• [WHAT NEEDS TO BE DONE] All records should be reproduced verbatim.

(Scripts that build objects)
··········
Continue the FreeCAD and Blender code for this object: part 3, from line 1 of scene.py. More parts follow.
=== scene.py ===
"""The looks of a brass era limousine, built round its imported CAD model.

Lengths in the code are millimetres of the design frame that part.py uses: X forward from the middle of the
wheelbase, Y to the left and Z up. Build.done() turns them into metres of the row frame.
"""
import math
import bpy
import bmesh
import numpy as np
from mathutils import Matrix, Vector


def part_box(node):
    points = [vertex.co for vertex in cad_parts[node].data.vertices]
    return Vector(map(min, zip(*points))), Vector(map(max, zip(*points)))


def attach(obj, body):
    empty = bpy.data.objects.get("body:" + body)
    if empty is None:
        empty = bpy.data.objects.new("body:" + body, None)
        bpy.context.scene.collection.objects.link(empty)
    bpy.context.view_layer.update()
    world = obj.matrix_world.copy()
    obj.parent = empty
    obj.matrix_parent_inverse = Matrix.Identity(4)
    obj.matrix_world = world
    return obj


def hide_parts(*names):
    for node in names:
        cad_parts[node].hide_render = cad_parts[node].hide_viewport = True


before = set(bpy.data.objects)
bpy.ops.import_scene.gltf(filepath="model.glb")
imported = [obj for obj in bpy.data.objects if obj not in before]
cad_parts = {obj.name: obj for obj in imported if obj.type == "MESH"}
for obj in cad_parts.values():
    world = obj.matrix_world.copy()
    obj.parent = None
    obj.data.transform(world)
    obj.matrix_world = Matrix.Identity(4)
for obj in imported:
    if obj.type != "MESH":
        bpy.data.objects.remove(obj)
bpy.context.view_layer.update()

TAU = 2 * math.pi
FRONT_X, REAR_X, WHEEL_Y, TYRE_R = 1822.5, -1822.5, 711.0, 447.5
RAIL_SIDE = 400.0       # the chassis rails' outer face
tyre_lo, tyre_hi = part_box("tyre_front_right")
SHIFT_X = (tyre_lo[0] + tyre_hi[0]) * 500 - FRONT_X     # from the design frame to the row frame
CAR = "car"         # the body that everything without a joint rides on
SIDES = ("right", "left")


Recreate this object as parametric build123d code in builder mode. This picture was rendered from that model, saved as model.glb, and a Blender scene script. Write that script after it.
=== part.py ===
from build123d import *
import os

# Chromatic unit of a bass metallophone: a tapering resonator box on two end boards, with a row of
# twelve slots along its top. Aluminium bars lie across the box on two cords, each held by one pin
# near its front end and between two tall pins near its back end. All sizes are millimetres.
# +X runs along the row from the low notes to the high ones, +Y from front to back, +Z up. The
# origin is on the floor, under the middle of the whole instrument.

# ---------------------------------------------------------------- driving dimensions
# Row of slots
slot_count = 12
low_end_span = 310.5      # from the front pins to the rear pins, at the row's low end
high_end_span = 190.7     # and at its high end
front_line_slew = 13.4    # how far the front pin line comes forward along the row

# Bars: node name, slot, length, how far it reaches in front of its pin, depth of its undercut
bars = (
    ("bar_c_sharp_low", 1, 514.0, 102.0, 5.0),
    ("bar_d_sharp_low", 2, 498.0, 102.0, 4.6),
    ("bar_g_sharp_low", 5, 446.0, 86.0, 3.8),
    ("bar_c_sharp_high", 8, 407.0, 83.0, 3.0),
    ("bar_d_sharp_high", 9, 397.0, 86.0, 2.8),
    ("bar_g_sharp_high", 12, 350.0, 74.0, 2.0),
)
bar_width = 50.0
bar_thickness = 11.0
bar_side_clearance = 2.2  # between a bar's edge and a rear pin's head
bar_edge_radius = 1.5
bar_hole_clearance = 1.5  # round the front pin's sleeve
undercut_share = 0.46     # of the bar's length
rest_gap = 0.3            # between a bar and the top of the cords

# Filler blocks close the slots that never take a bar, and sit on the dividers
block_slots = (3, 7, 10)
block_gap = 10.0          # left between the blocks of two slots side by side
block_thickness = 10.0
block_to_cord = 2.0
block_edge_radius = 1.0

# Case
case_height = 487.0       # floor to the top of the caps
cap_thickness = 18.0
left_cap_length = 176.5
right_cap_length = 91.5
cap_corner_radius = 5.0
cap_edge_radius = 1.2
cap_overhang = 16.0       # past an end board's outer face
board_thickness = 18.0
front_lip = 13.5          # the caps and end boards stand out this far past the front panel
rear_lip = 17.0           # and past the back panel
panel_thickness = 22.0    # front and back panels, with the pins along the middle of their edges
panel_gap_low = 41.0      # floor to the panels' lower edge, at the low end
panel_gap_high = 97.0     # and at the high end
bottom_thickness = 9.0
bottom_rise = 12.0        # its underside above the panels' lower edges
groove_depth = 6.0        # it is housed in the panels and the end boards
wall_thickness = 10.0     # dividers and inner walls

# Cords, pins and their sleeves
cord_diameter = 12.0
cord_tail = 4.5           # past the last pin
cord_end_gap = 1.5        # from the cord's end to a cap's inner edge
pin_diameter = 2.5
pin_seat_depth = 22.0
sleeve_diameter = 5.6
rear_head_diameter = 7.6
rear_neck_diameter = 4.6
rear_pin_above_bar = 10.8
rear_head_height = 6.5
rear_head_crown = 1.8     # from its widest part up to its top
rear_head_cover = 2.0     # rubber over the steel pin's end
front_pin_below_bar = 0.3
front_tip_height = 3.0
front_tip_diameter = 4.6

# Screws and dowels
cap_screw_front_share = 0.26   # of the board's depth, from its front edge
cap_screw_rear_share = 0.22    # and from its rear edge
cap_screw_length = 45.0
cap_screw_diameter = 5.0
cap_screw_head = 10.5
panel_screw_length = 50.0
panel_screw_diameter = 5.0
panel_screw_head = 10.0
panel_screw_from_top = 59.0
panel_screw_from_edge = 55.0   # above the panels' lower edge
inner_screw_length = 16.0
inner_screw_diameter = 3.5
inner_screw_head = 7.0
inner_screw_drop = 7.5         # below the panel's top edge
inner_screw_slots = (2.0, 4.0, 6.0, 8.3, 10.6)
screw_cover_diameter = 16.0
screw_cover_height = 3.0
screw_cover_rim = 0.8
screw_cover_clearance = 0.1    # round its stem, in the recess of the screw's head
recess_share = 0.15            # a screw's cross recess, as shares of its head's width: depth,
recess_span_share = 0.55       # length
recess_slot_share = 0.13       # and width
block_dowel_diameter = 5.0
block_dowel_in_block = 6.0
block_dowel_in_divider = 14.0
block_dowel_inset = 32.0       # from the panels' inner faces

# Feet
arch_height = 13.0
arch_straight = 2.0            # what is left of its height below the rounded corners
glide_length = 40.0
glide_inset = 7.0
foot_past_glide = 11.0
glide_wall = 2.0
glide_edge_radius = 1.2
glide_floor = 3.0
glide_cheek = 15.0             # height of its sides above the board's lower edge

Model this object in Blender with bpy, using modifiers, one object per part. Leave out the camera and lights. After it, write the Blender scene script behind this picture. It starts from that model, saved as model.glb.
··········
• [SOLUTION TO THIS TASK]
Continue the FreeCAD and Blender code for this object: part 3, from line 1 of scene.py. More parts follow.
=== scene.py ===
"""The looks of a brass era limousine, built round its imported CAD model.

Lengths in the code are millimetres of the design frame that part.py uses: X forward from the middle of the
wheelbase, Y to the left and Z up. Build.done() turns them into metres of the row frame.
"""
import math
import bpy
import bmesh
import numpy as np
from mathutils import Matrix, Vector


def part_box(node):
    points = [vertex.co for vertex in cad_parts[node].data.vertices]
    return Vector(map(min, zip(*points))), Vector(map(max, zip(*points)))


def attach(obj, body):
    empty = bpy.data.objects.get("body:" + body)
    if empty is None:
        empty = bpy.data.objects.new("body:" + body, None)
        bpy.context.scene.collection.objects.link(empty)
    bpy.context.view_layer.update()
    world = obj.matrix_world.copy()
    obj.parent = empty
    obj.matrix_parent_inverse = Matrix.Identity(4)
    obj.matrix_world = world
    return obj


def hide_parts(*names):
    for node in names:
        cad_parts[node].hide_render = cad_parts[node].hide_viewport = True


before = set(bpy.data.objects)
bpy.ops.import_scene.gltf(filepath="model.glb")
imported = [obj for obj in bpy.data.objects if obj not in before]
cad_parts = {obj.name: obj for obj in imported if obj.type == "MESH"}
for obj in cad_parts.values():
    world = obj.matrix_world.copy()
    obj.parent = None
    obj.data.transform(world)
    obj.matrix_world = Matrix.Identity(4)
for obj in imported:
    if obj.type != "MESH":
        bpy.data.objects.remove(obj)
bpy.context.view_layer.update()

TAU = 2 * math.pi
FRONT_X, REAR_X, WHEEL_Y, TYRE_R = 1822.5, -1822.5, 711.0, 447.5
RAIL_SIDE = 400.0       # the chassis rails' outer face
tyre_lo, tyre_hi = part_box("tyre_front_right")
SHIFT_X = (tyre_lo[0] + tyre_hi[0]) * 500 - FRONT_X     # from the design frame to the row frame
CAR = "car"         # the body that everything without a joint rides on
SIDES = ("right", "left")


Recreate this object as parametric build123d code in builder mode. This picture was rendered from that model, saved as model.glb, and a Blender scene script. Write that script after it.
=== part.py ===
from build123d import *
import os

# Chromatic unit of a bass metallophone: a tapering resonator box on two end boards, with a row of
# twelve slots along its top. Aluminium bars lie across the box on two cords, each held by one pin
# near its front end and between two tall pins near its back end. All sizes are millimetres.
# +X runs along the row from the low notes to the high ones, +Y from front to back, +Z up. The
# origin is on the floor, under the middle of the whole instrument.

# ---------------------------------------------------------------- driving dimensions
# Row of slots
slot_count = 12
low_end_span = 310.5      # from the front pins to the rear pins, at the row's low end
high_end_span = 190.7     # and at its high end
front_line_slew = 13.4    # how far the front pin line comes forward along the row

# Bars: node name, slot, length, how far it reaches in front of its pin, depth of its undercut
bars = (
    ("bar_c_sharp_low", 1, 514.0, 102.0, 5.0),
    ("bar_d_sharp_low", 2, 498.0, 102.0, 4.6),
    ("bar_g_sharp_low", 5, 446.0, 86.0, 3.8),
    ("bar_c_sharp_high", 8, 407.0, 83.0, 3.0),
    ("bar_d_sharp_high", 9, 397.0, 86.0, 2.8),
    ("bar_g_sharp_high", 12, 350.0, 74.0, 2.0),
)
bar_width = 50.0
bar_thickness = 11.0
bar_side_clearance = 2.2  # between a bar's edge and a rear pin's head
bar_edge_radius = 1.5
bar_hole_clearance = 1.5  # round the front pin's sleeve
undercut_share = 0.46     # of the bar's length
rest_gap = 0.3            # between a bar and the top of the cords

# Filler blocks close the slots that never take a bar, and sit on the dividers
block_slots = (3, 7, 10)
block_gap = 10.0          # left between the blocks of two slots side by side
block_thickness = 10.0
block_to_cord = 2.0
block_edge_radius = 1.0

# Case
case_height = 487.0       # floor to the top of the caps
cap_thickness = 18.0
left_cap_length = 176.5
right_cap_length = 91.5
cap_corner_radius = 5.0
cap_edge_radius = 1.2
cap_overhang = 16.0       # past an end board's outer face
board_thickness = 18.0
front_lip = 13.5          # the caps and end boards stand out this far past the front panel
rear_lip = 17.0           # and past the back panel
panel_thickness = 22.0    # front and back panels, with the pins along the middle of their edges
panel_gap_low = 41.0      # floor to the panels' lower edge, at the low end
panel_gap_high = 97.0     # and at the high end
bottom_thickness = 9.0
bottom_rise = 12.0        # its underside above the panels' lower edges
groove_depth = 6.0        # it is housed in the panels and the end boards
wall_thickness = 10.0     # dividers and inner walls

# Cords, pins and their sleeves
cord_diameter = 12.0
cord_tail = 4.5           # past the last pin
cord_end_gap = 1.5        # from the cord's end to a cap's inner edge
pin_diameter = 2.5
pin_seat_depth = 22.0
sleeve_diameter = 5.6
rear_head_diameter = 7.6
rear_neck_diameter = 4.6
rear_pin_above_bar = 10.8
rear_head_height = 6.5
rear_head_crown = 1.8     # from its widest part up to its top
rear_head_cover = 2.0     # rubber over the steel pin's end
front_pin_below_bar = 0.3
front_tip_height = 3.0
front_tip_diameter = 4.6

# Screws and dowels
cap_screw_front_share = 0.26   # of the board's depth, from its front edge
cap_screw_rear_share = 0.22    # and from its rear edge
cap_screw_length = 45.0
cap_screw_diameter = 5.0
cap_screw_head = 10.5
panel_screw_length = 50.0
panel_screw_diameter = 5.0
panel_screw_head = 10.0
panel_screw_from_top = 59.0
panel_screw_from_edge = 55.0   # above the panels' lower edge
inner_screw_length = 16.0
inner_screw_diameter = 3.5
inner_screw_head = 7.0
inner_screw_drop = 7.5         # below the panel's top edge
inner_screw_slots = (2.0, 4.0, 6.0, 8.3, 10.6)
screw_cover_diameter = 16.0
screw_cover_height = 3.0
screw_cover_rim = 0.8
screw_cover_clearance = 0.1    # round its stem, in the recess of the screw's head
recess_share = 0.15            # a screw's cross recess, as shares of its head's width: depth,
recess_span_share = 0.55       # length
recess_slot_share = 0.13       # and width
block_dowel_diameter = 5.0
block_dowel_in_block = 6.0
block_dowel_in_divider = 14.0
block_dowel_inset = 32.0       # from the panels' inner faces

# Feet
arch_height = 13.0
arch_straight = 2.0            # what is left of its height below the rounded corners
glide_length = 40.0
glide_inset = 7.0
foot_past_glide = 11.0
glide_wall = 2.0
glide_edge_radius = 1.2
glide_floor = 3.0
glide_cheek = 15.0             # height of its sides above the board's lower edge

Model this object in Blender with bpy, using modifiers, one object per part. Leave out the camera and lights. After it, write the Blender scene script behind this picture. It starts from that model, saved as model.glb.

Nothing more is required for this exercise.